Chairman of the Central Executive Committee of the Turkmen SSR
- In office 21 May 1925 – 12 January 1938
- General Secretary: Joseph Stalin
- Preceded by: Position created
- Succeeded by: Batyr Ataýew

Personal details
- Born: 1894 Mangyshlak Peninsula,
- Died: 28 October 1938 (aged 43–44) Moscow Oblast, Soviet Union
- Citizenship: Soviet
- Party: Communist Party of the Soviet Union

= Nedirbaý Aýtakow =

Turkmenistani revolutionary and Soviet politician

Nedirbaý Aýtakow (Недирбай (Надырбай) Айтаков); 1894 – October 28, 1938) was a Turkmenistani revolutionary and Soviet politician. He was born in the Transcaspian Oblast. From May 21, 1925, to July 21, 1937, he was the chairman of the Turkmenistan Central Executive Committee from 1925 to 1938 and served on the Central Executive Committee of the Soviet Union as a representative of the Turkmen Soviet Socialist Republic. During the Great Purge, he was executed by firing squad. After the death of Joseph Stalin, he was rehabilitated.

==Biography==
Aýtakow was born in the steppe on the Mangyshlak peninsula, near the Alexander Fort in the Transcaspian region.

The advance of the Red Army through the territories inhabited by the Turkmens and the capture of Krasnovodsk in February 1920 led to the establishment of Soviet power in the region. From 1920 to 1921 Aýtakow became the chairman of the village council, and then a member of the volost Krasnovodsk revolutionary committee.

In 1921, Aýtakow was elected a delegate to the county congress of councils, as well as a member of the executive committee of the Krasnovodsk county council, and served as head of the Krasnovodsk county department of social security; in 1922 he became chairman of the executive committee of the Krasnovodsk city council.

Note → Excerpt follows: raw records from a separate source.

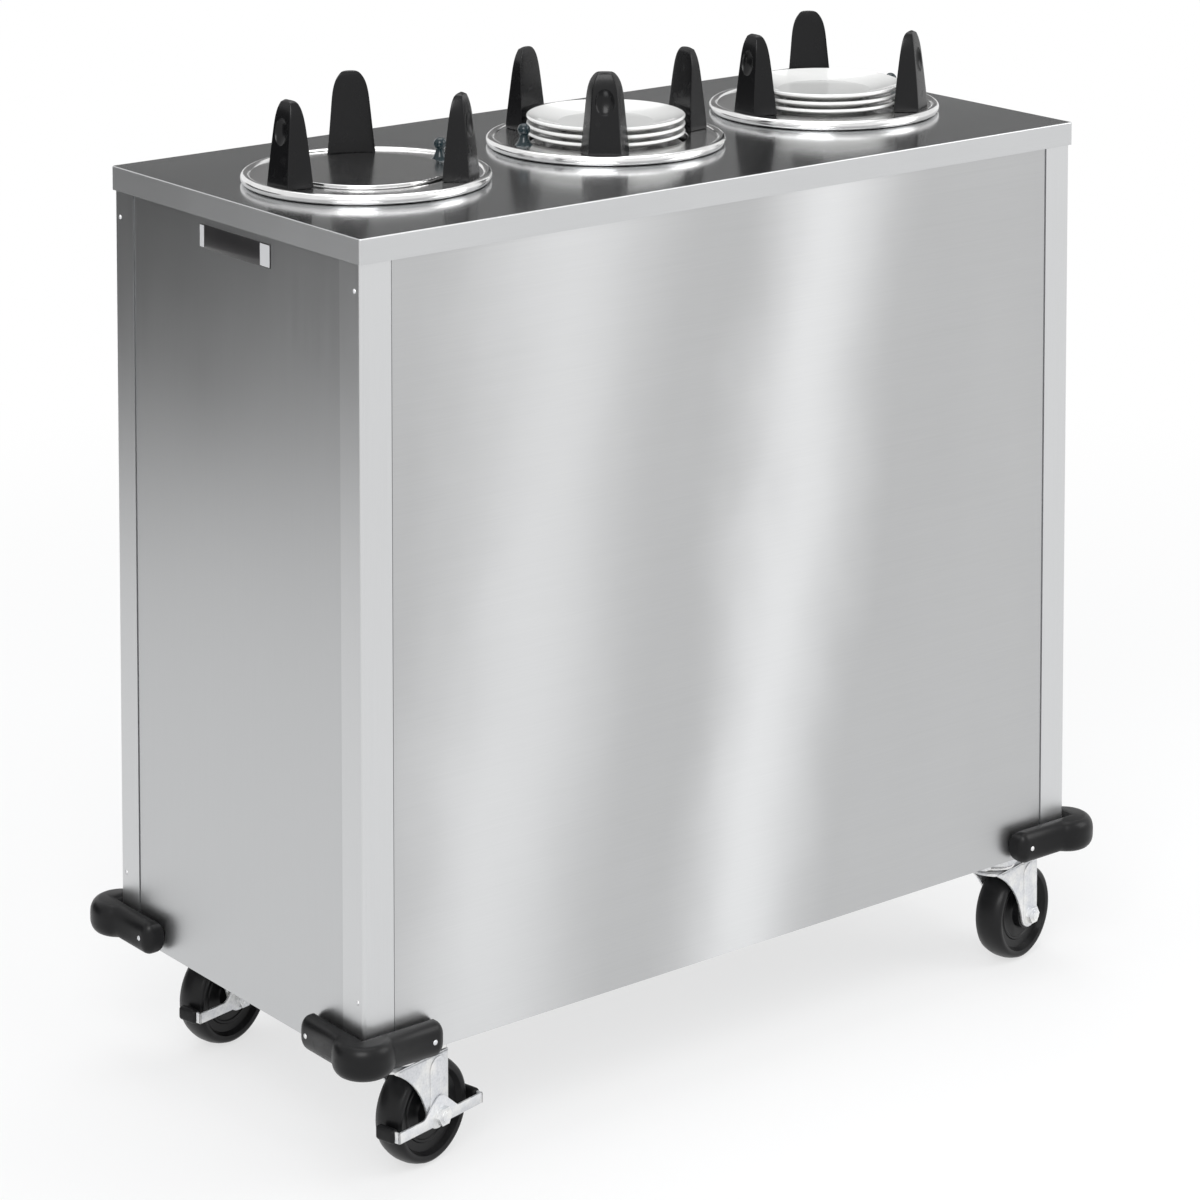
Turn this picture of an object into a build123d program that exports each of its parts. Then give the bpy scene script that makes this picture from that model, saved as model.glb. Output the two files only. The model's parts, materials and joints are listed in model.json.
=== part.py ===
from build123d import *
import os
from math import sqrt

# A three-stack plate dispenser on casters.
# Millimetres, +Z up, X along the length, the long front faces -Y.
# The origin lies on the floor, below the middle of the body.

# Overall sizes
body_length = 908.0
body_width = 426.0
body_height = 780.0
floor_gap = 130.0

# Sheet steel
pan_sheet = 1.5
lip_height = 24.0
lip_gap = 0.5
post_sheet = 1.5
post_leg = 34.0
post_lap = 12.0
post_bend = 3.5
panel_sheet = 1.5
panel_recess = 1.0
panel_reveal = 1.5
panel_flange = 16.0
pan_bend = 2.0
pan_edge = 1.2
base_sheet = 2.0
base_flange = 30.0
pad_sheet = 5.0

# Corner bumpers
bumper_rise = 3.0
bumper_height = 35.0
bumper_leg = 66.0
bumper_thickness = 17.0
bumper_bulb_r = 13.0
bumper_corner_r = 25.0
bumper_corner_out = 6.25
bumper_round = 8.0
bumper_screw_r = 2.5
bumper_screw_head_r = 4.5
bumper_screw_sink = 5.0
bumper_screw_edge = 1.0
bumper_screw_inset = 29.7

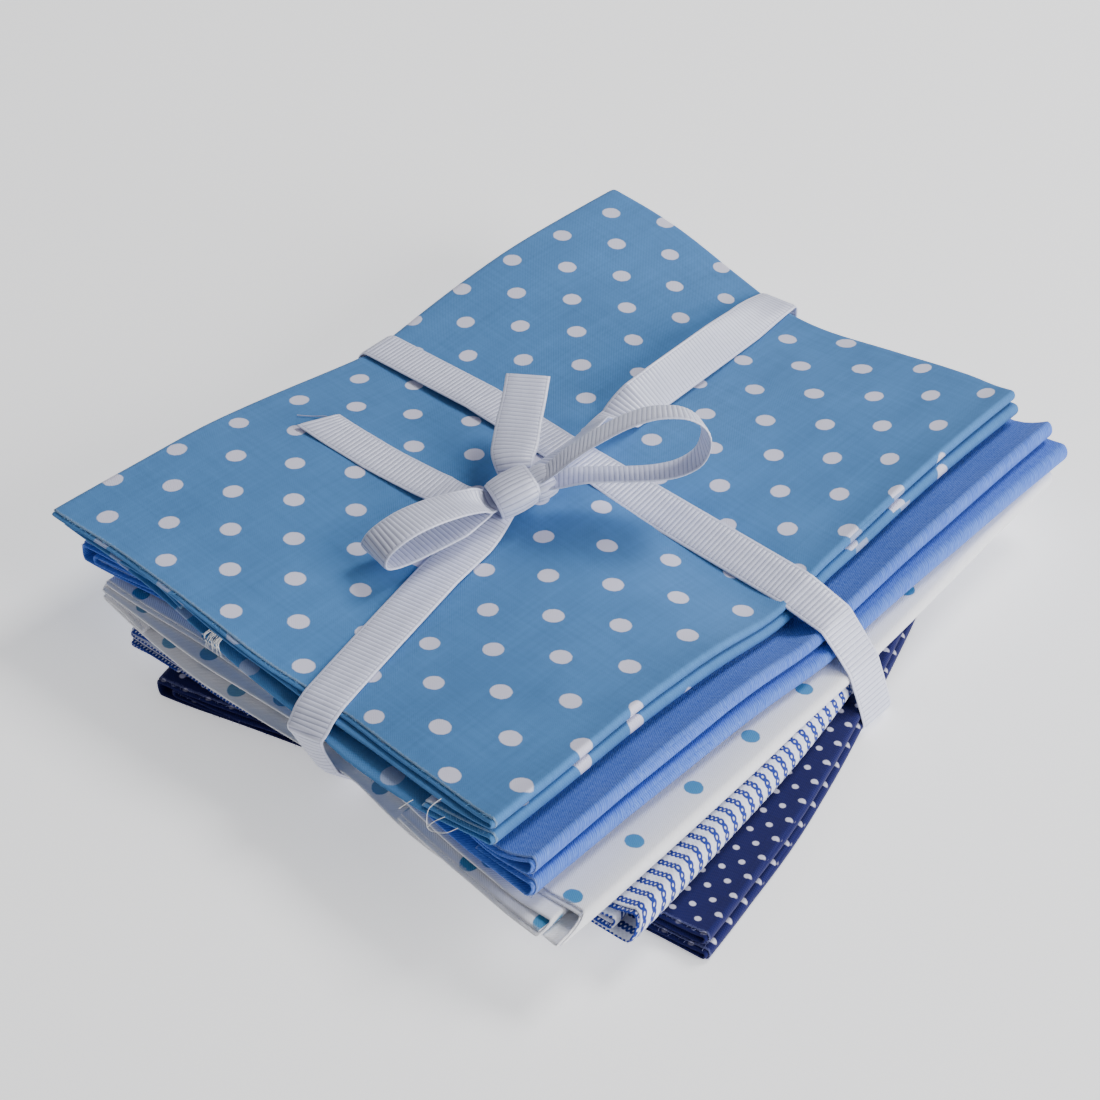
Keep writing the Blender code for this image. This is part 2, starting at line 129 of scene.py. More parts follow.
CLOTHS = [
    dict(USUAL, node="cloth_navy_pin_dots", front=(-67, -112), right=(100, -48), back=(72, 82),
         left=(-98, 30), bow=9.0, soft=0.2, own_from=-1,
         rise=((0.0, 0.3, 0.4, 0.8), (0.0, 0.3, 0.4, 0.6)), rise_within=9.0, reach_out=(1.2, 0.6),
         ends=(0.8, 0.4, 0.0, -0.6),
         threads=(colour(150, 155, 205), colour(30, 34, 92))),
    dict(USUAL, node="cloth_white_blue_stripes", front=(-78, -102), right=(96, -61), back=(79, 78),
         left=(-97, 42), bow=5.0, soft=0.5, own_from=-1, outer_side=-1,
         rise=((0.0, 0.9, 1.5, 2.3), (0.0, 0.5, 0.7, 1.2)), rise_within=12.0, ends=(1.5, 2.0, 0.5, -1.5),
         threads=(colour(214, 220, 245), colour(90, 110, 180))),
    dict(USUAL, node="cloth_white_blue_dots", front=(-89, -97), right=(92, -79), back=(88, 71),
         left=(-94, 53), bow=1.0, soft=0.6, own_from=0.4, outer_side=-1,
         rise=((0.0, -0.2, -0.6, -1.0), (0.0, -0.5, -0.9, -1.6)), rise_within=11.0, pressed=(1.3, 1.2),
         ends=(7.0, 8.0, 3.0, -1.6), ends_along=(0.9, 0.8, 0.7, 0.5, 0.58, 0.65, 0.25),
         threads=(colour(236, 238, 250), colour(196, 202, 226))),
    dict(USUAL, node="cloth_blue_chambray", front=(-92, -86), right=(95, -75), back=(91, 71), left=(-95, 61),
         bow=0.0, soft=0.8, own_from=0.4,
         rise=((-0.9, 0.9, 1.1, 3.0), (-1.6, 1.2, 1.1, 3.6)), rise_within=12.0, reach_out=(1.4, 5.0),
         pressed=(1.5, 1.0), ends=(2.0, 1.0, -0.5, -1.5), pulled_in=(0, 1, 3, 5, 7, 7, 1),
         threads=(colour(130, 160, 226), colour(48, 82, 180))),
    dict(USUAL, node="cloth_sky_dots", front=(-92, -76), right=(94, -64), back=(93, 71), left=(-95, 68),
         bow=0.0, soft=0.4, own_from=0.5, print_from=0.5,
         rise=((-1.2, 0.1, 0.2, 0.6), (-0.5, 0.3, 0.3, 0.7)), rise_within=9.0, reach_out=(0.6, 1.6),
         ends=(4.0, 5.0, 0.5, -0.6), ends_along=(0.0, 0.8, 1.2, 1.05, 0.3, -0.4, -0.6),
         threads=(colour(118, 164, 206), colour(72, 124, 174))),
]
PILE_HEIGHT = len(CLOTHS) * CLOTH_PITCH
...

He joined the RCP(b) in 1922. At the session of the Central Executive Committee of the Turkestan ASSR, he was elected deputy chairman (1923 - January 9, 1924) and a member of the Presidium of the Central Executive Committee of the Turkestan ASSR. On January 9, 1924, Aitakov was approved as the chairman of the Central Executive Committee of the Turkestan ASSR (which at that time was part of the RSFSR) and worked in this position until 10/27/1927.

From November 1924 to February 1925 he was the chairman of the Revolutionary Committee of Turkmenistan, which acted as a provisional government. When the incorporation of Turkmenistan into the USSR was completed, Aýtakow was elected to the post of chairman of the Central Executive Committee of the Turkmen SSR (February 1925-July 1937). Due to the acquisition of the status of a union republic by Turkmenistan, Aýtakow was elected one of the chairmen of the Central Executive Committee of the USSR (May 21, 1925).

Aýtakow was arrested in Ashgabat on the night of July 21–22, 1937. On October 28, 1938, the military collegium of the Supreme Court of the USSR sentenced Aýtakow to death on charges of espionage and plotting to tear Turkmenistan away from the Soviet Union. The sentence was carried out on October 28, 1938.

Aýtakow was rehabilitated by the Military Collegium of the Supreme Court of the USSR on December 12, 1956.

Aýtakow's son, Zelili Nedirbaýewiç Aýtakow, (1931-2010) was a surgeon-oncologist and doctor of medical sciences.

==Bibliography==
- Przewodnik po historii Partii Komunistycznej i ZSRR (ros.)